THE process design of the automated election system follows the dictates of Batas Pambansa Bilang 881, otherwise known as the “Omnibus Election Code.”
The major components of the election system include: a) the voting period; b) vote counting period during which the election return is prepared and finalized; c) the delivery of the election returns to the board of canvassers in the city or municipality to which the each voting precinct or polling place belongs; and d) the canvassing and consolidation of election results.
The canvassing and consolidation, as provided by the relevant provisions of the Omnibus Election Code, is done in a ladderized manner, to wit:
“(a) Election returns from the voting precincts are first received by the board of canvassers at the city or municipality and the results of the count are tabulated into what is referred to as statement of votes then summarized into what is referred to as the city or municipality certificate of canvass; the canvass of the results for the city or municipal elective officials are used to proclaim the city or municipal officials while the consolidated results of provincial and national elective posts are delivered to the provincial board of canvassers;
“(b) The provincial board of canvassers then tabulates the consolidated election results from the cities and municipalities within the respective jurisdictions of the provinces into the provincial statement of votes then summarized into the provincial certificate of canvass for both the provincial and national elective posts followed by the announcement and proclamation of the winners of provincial elective contests while the consolidated results of the national elective posts are delivered to (1) the Congress for the canvassing and consolidation of election results for the Presidential and Vice Presidential contests and (2) the Commission on Elections (Comelec) for the canvassing and consolidation of election results for the Senatorial contests and, later, the Party-List contest.
“(c) The Congress and the Comelec each tabulates the election results received for the national posts and, when completed, proclaim the winners of the national elective posts.”
Of course, there are similar canvassing and consolidation processes for the aggregation of election results for the members of the House of Representatives at either the provincial-legislative-district or the city-legislative-district.
Why ladderized? Today, there are way over 200,000 established voting precincts nationwide. Imagine if Congress or Comelec were to receive election returns from thousands of voting precincts. It would have taken for Congress and Comelec a lot of time to canvass and consolidate the election results from thousands of voting precincts. It was quicker for the city or municipality to consolidate the election returns from a relatively smaller number of voting precincts and deliver the consolidated results to the provincial board of canvassers. The provincial boards of canvassers handled only a small number of election results consolidated by cities and municipalities within the provinces’ respective jurisdictions. Then Congress and Comelec only had to consolidate election results from provinces, a few independent cities and overseas posts.
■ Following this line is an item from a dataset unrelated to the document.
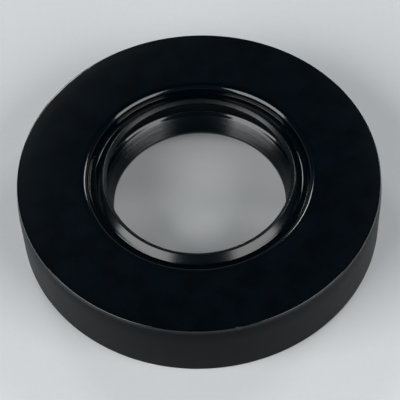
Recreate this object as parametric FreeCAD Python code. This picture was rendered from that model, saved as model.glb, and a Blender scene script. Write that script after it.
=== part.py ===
import FreeCAD, Part
import math
import os

# Radial shaft seal with a main lip, a dust lip, a steel case and a garter spring.
# The axis of the seal is Z. The oil side is at Z = 0 and faces down, and the air side
# is at Z = WIDTH and faces up. The origin is the middle of the oil-side rim.
# Every piece is a ring: its section is drawn as (radius, height) points, in
# millimetres, and turned about Z. A third number rounds the corner at that point.

# Overall size: the shaft, the housing bore and the width name the seal
SHAFT_D = 25.0
HOUSING_D = 50.0
WIDTH = 10.0

# Outer wall of the rubber, which the housing bore squeezes
COVER_WALL = 0.9        # rubber outside the steel case
CROWN_HEIGHT = 2.0      # the air-side end of the wall tapers over this height
CROWN_DEPTH = 0.2
CROWN_BLEND = 20.0      # radius that blends the taper into the wall
RIM_RADIUS = 0.15       # edge between the wall and the air-side face
BEVEL_WIDTH = 1.9       # faint fall of the face towards the rim
BEVEL_DROP = 0.15
TOE_CHAMFER = 0.4       # outer edge of the oil-side rim
TOE_RADIUS = 0.3        # inner edge of the oil-side rim

# Steel case, an L-section ring inside the rubber
SHEET = 1.0             # thickness of the steel
BEND_RADIUS = 0.6       # inside radius of the bend
FACE_COVER = 0.8        # rubber over the steel on the air side
INNER_COVER = 0.5       # rubber skin on the oil side of the steel
TOE_COVER = 0.8         # rubber below the end of the steel wall
HEEL_COVER = 1.0        # rubber round the inner edge of the steel flange

# Groove between the flat face and the dust lip
NECK_GAP = 2.55         # from the shaft to the groove's outer wall
NECK_RADIUS = 0.9       # edge between the face and the groove
GROOVE_DEPTH = 1.25     # below the air-side face
GROOVE_RADIUS = 0.1
NECK_SLOPE = 82.0       # slope of the groove's outer wall, in degrees

# Dust lip
DUST_GAP = 0.1          # radial clearance of the dust lip round the shaft
DUST_RECESS = 0.62      # its inner edge below the air-side face
DUST_LAND = 0.52        # width of its tip, which falls towards the shaft
LAND_SLOPE = 35.0       # slope of the tip, in degrees
DUST_SLOPE = 43.5       # slope of its outer side, in degrees
DUST_CREST = 0.15       # radius between the tip and the outer side
DUST_FOOT = 0.5         # radius between the outer side and the groove
DUST_BACK = 1.2         # height of its flared inner side
DUST_FLARE = 0.6        # the inner side widens by this much over that height

# Throat, membrane and main lip
THROAT_GAP = 1.1        # radial room between the shaft and the throat at its widest
THROAT_DEPTH = 3.6      # from the air-side face to the throat's widest place
THROAT_EDGE = 0.3
LEDGE_WIDTH = 0.3       # small ledge above the main lip's air side
LEDGE_DROP = 0.35
LEDGE_EDGE = 0.2
SHOULDER_RADIUS = 0.4   # edge between the ledge and the main lip's air side
LIP_SWELL = 0.1         # the air side bulges this much past a straight cone
SWELL_RADIUS = 4.0
LIP_GRIP = 0.5          # the free lip is this much smaller than the shaft, in radius
LIP_LAND = 0.3          # height of the sealing band on the lip
LIP_HEIGHT = 3.15       # lower edge of the sealing band above the oil-side rim
NOSE_HEIGHT = 2.0       # underside of the lip above the oil-side rim
NOSE_RADIUS = 0.25
MEMBRANE = 1.25         # thickness of the membrane beside the throat

# Garter spring and its seat behind the main lip
COIL_D = 1.7            # outer diameter of the spring's coil
SPRING_RISE = 0.4       # the spring lies this much above the sealing band
SEAT_WALL = 1.0         # rubber between the sealing band's radius and the spring
SEAT_CLEARANCE = 0.02
SEAT_WRAP = 0.2         # the seat's mouth lies this far outside the coil's centre

# Pockets that the mould's supports leave in the skin under the steel flange
POCKETS = 6
POCKET_WIDTH = 3.0
POCKET_LENGTH = 1.6

# Radii worked out from the sizes above
shaft_r = SHAFT_D / 2
outer_r = HOUSING_D / 2
rim_r = outer_r - CROWN_DEPTH
case_r = outer_r - COVER_WALL
case_inner_r = case_r - SHEET
cavity_r = case_inner_r - INNER_COVER
neck_r = shaft_r + NECK_GAP
flange_r = neck_r + HEEL_COVER
tip_r = shaft_r + DUST_GAP
crest_r = tip_r + DUST_LAND
throat_r = shaft_r + THROAT_GAP
shoulder_r = throat_r - LEDGE_WIDTH
lip_r = shaft_r - LIP_GRIP
back_r = throat_r + MEMBRANE
coil_r = COIL_D / 2
spring_r = lip_r + LIP_GRIP + SEAT_WALL + coil_r
mouth_r = spring_r + SEAT_WRAP

# Heights worked out from the sizes above
flange_top = WIDTH - FACE_COVER
flange_bottom = flange_top - SHEET
roof_z = flange_bottom - INNER_COVER
groove_z = WIDTH - GROOVE_DEPTH
tip_z = WIDTH - DUST_RECESS
crest_z = tip_z + DUST_LAND * math.tan(math.radians(LAND_SLOPE))
throat_z = WIDTH - THROAT_DEPTH
shoulder_z = throat_z - LEDGE_DROP
lip_top = LIP_HEIGHT + LIP_LAND
spring_z = LIP_HEIGHT + LIP_LAND / 2 + SPRING_RISE


def at(radius, height):
    """Point of a section, in the XZ plane."""
    return FreeCAD.Vector(radius, 0, height)


def rounded_corner(before, corner, after, radius):
    """Start, middle and end of the arc that rounds a corner of a section."""
    back = (before - corner).normalize()
    ahead = (after - corner).normalize()
    half_angle = back.getAngle(ahead) / 2
    reach = radius / math.tan(half_angle)
    inward = (back + ahead).normalize()
    middle = corner + inward * (radius / math.sin(half_angle) - radius)
    return corner + back * reach, middle, corner + ahead * reach


def section(corners):
    """Flat face bounded by straight sides, with the given corners rounded."""
    points = [at(*corner[:2]) for corner in corners]
    joins = []
    for i, corner in enumerate(corners):
        if len(corner) == 3:
            after = points[(i + 1) % len(points)]
            joins.append(rounded_corner(points[i - 1], points[i], after, corner[2]))
        else:
            joins.append((points[i],))
    edges = []
    for i, join in enumerate(joins):
        if len(join) == 3:
            edges.append(Part.Arc(*join).toShape())
        edges.append(Part.makeLine(join[-1], joins[(i + 1) % len(joins)][0]))
    return Part.Face(Part.Wire(edges))


def ring(corners):
    """Solid ring with the given section."""
    return section(corners).revolve(at(0, 0), FreeCAD.Vector(0, 0, 1), 360)


def outer_wall():
    """Side that meets the housing, from the oil-side rim up to the face's bevel."""
    return [
        (outer_r - TOE_CHAMFER, 0),
        (outer_r, TOE_CHAMFER),
        (outer_r, WIDTH - CROWN_HEIGHT, CROWN_BLEND),
        (rim_r, WIDTH - BEVEL_DROP, RIM_RADIUS),
        (rim_r - BEVEL_WIDTH, WIDTH),
    ]


def face_groove():
    """Flat face's inner edge and the groove that frees the dust lip."""
    lean = GROOVE_DEPTH / math.tan(math.radians(NECK_SLOPE))
    return [
        (neck_r + lean / 2, WIDTH, NECK_RADIUS),
        (neck_r - lean / 2, groove_z, GROOVE_RADIUS),
    ]


def dust_lip():
    """Groove's inner corner, the lip's outer slope, its tip and its flared back."""
    run = (crest_z - groove_z) / math.tan(math.radians(DUST_SLOPE))
    return [
        (crest_r + run, groove_z, DUST_FOOT),
        (crest_r, crest_z, DUST_CREST),
        (tip_r, tip_z),
        (tip_r + DUST_FLARE, tip_z - DUST_BACK, THROAT_EDGE),
    ]


def main_lip():
    """Throat, ledge, swollen air side, sealing band, oil-side cone and nose."""
    middle_r = (shoulder_r + lip_r) / 2
    middle_z = (shoulder_z + lip_top) / 2
    nose_r = lip_r + (LIP_HEIGHT - NOSE_HEIGHT)
    return [
        (throat_r, throat_z, LEDGE_EDGE),
        (shoulder_r, shoulder_z, SHOULDER_RADIUS),
        (middle_r - LIP_SWELL, middle_z, SWELL_RADIUS),
        (lip_r, lip_top),
        (lip_r, LIP_HEIGHT),
        (nose_r, NOSE_HEIGHT, NOSE_RADIUS),
        (mouth_r, NOSE_HEIGHT, NOSE_RADIUS),
    ]


def membrane_and_cavity():
    """Back of the lip, the membrane, the cavity's roof and wall, and the oil-side rim."""
    return [
        (mouth_r, spring_z + coil_r, THROAT_EDGE),
        (back_r, throat_z, MEMBRANE),
        (flange_r, roof_z, THROAT_EDGE),
        (cavity_r, roof_z, BEND_RADIUS),
        (cavity_r, 0, TOE_RADIUS),
    ]


def make_steel_case():
    """Pressed ring: a wall under the outer rubber and a flange under the face."""
    return ring([
        (case_inner_r, TOE_COVER),
        (case_r, TOE_COVER),
        (case_r, flange_top, BEND_RADIUS + SHEET),
        (flange_r, flange_top),
        (flange_r, flange_bottom),
        (case_inner_r, flange_bottom, BEND_RADIUS),
    ])


def make_garter_spring():
    """Close-wound coil joined end to end, as the smooth ring that its turns fill."""
    return Part.makeTorus(spring_r, coil_r, at(0, spring_z))


def spring_seat():
    """Space that the rubber leaves for the spring."""
    return Part.makeTorus(spring_r, coil_r + SEAT_CLEARANCE, at(0, spring_z))


def mould_pockets():
    """Small pockets in the cavity's roof, down to the bare steel."""
    middle = (flange_r + cavity_r) / 2
    pockets = []
    for number in range(POCKETS):
        pocket = Part.makeBox(
            POCKET_LENGTH, POCKET_WIDTH, INNER_COVER,
            FreeCAD.Vector(middle - POCKET_LENGTH / 2, -POCKET_WIDTH / 2, roof_z))
        turn = 360 / POCKETS * (number + 0.5)
        pocket.rotate(at(0, 0), FreeCAD.Vector(0, 0, 1), turn)
        pockets.append(pocket)
    return pockets


def make_rubber_body(steel_case):
    """One moulding: outer cover, face, dust lip, membrane and main lip."""
    moulding = ring(
        outer_wall() + face_groove() + dust_lip() + main_lip() + membrane_and_cavity())
    return moulding.cut([steel_case, spring_seat()] + mould_pockets())


def save(name, shape):
    """Write one piece, with its checks, to its own file."""
    solid = shape.Solids[0]
    assert len(shape.Solids) == 1 and solid.isValid(), name
    solid.exportStep(os.path.join("parts", name + ".step"))
    print(name, "volume", round(solid.Volume, 1), "mm3")


os.makedirs("parts", exist_ok=True)
steel_case = make_steel_case()
save("rubber_body", make_rubber_body(steel_case))
save("steel_case", steel_case)
save("garter_spring", make_garter_spring())
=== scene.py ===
import math

import bpy
from mathutils import Matrix, Vector


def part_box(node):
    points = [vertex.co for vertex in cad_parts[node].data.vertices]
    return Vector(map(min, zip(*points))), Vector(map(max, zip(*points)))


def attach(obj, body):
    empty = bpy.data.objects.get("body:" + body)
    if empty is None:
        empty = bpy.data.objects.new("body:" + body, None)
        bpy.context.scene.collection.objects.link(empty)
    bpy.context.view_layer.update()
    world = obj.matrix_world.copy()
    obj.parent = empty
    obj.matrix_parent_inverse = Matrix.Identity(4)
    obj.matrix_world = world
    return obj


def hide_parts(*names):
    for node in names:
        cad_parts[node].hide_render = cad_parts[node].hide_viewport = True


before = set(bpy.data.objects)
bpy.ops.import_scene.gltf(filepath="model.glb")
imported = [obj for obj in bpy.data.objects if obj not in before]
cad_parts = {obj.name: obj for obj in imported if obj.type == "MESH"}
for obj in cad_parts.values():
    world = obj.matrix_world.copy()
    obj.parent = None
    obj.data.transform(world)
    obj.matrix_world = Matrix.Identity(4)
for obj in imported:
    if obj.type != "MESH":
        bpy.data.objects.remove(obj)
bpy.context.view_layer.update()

# Looks of a radial shaft seal: the rubber moulding with its worn rim, the bare steel
# behind the mould's pockets, and the garter spring's wire coil. Sizes are in
# millimetres and degrees, and MM turns a length into metres. The axis is Z, and the
# air side faces up. Corners are given as (radius, height).
MM = 0.001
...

With the automated election system and the clustering of established voting precincts, a great majority of election returns from clustered voting precincts were electronically transmitted to respective cities’ or municipalities’ canvassing and consolidation servers, transparency server and Comelec’s central server within a short period of time. For instance, despite the seven-hour data outage in the transparency server experienced during the 2019 elections, election returns from 91 percent of the clustered voting precincts were electronically received within the same period.
The canvassing and consolidation of election results at the national level switched back to the analogue manner of canvassing and consolidation. The due execution and authenticity of each certificate of canvass had been done manually. For instance, it took the Comelec about a week to proclaim the winners of the senatorial contest but much longer for the party-list contest. Congress, on the other hand, went through the snail-paced canvassing and consolidation of the election results based on certificates of canvass from provinces, independent cities and overseas posts.
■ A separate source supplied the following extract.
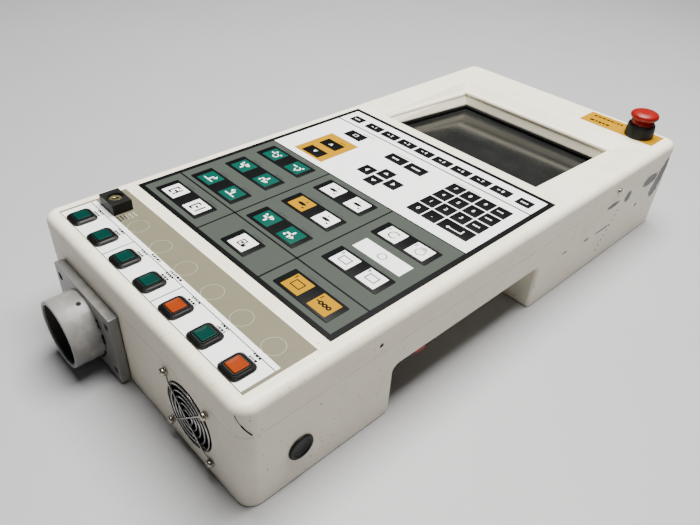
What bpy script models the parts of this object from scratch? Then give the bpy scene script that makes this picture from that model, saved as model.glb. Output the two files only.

When Republic Act (RA) 8436, as amended by RA 9369, was put together, it simply followed the ladderized manner of canvassing and consolidation of election results as provided by the Omnibus Election Code. But, it was totally unnecessary.
With the canvassing and consolidation election results reengineered, the election returns can be transmitted to a central server which will then disaggregate each election return into the various contests and consolidate the election results for each elective post. The central server can then transmit the consolidated election results per elective post to the respective cities and municipalities, city-legislative district, provincial-legislative-district, provinces, and to Congress and the Comelec. The final results of the elections at the local or national levels may be verified and audited down to each component election return. The verification can be done independently if each election return bore the personal digital signature of each member of the board of election inspectors or the electoral board at the voting precinct.
Of course, the citizens’ arms, political parties and media should still be enabled to electronically received copies of the digitally signed election returns from each voting precinct.
Shouldn’t our legislators consider reengineering the canvassing and consolidation of election results together with the reengineering of the voting and counting of votes being considered in the draft Hybrid Election System bills filed in both chambers?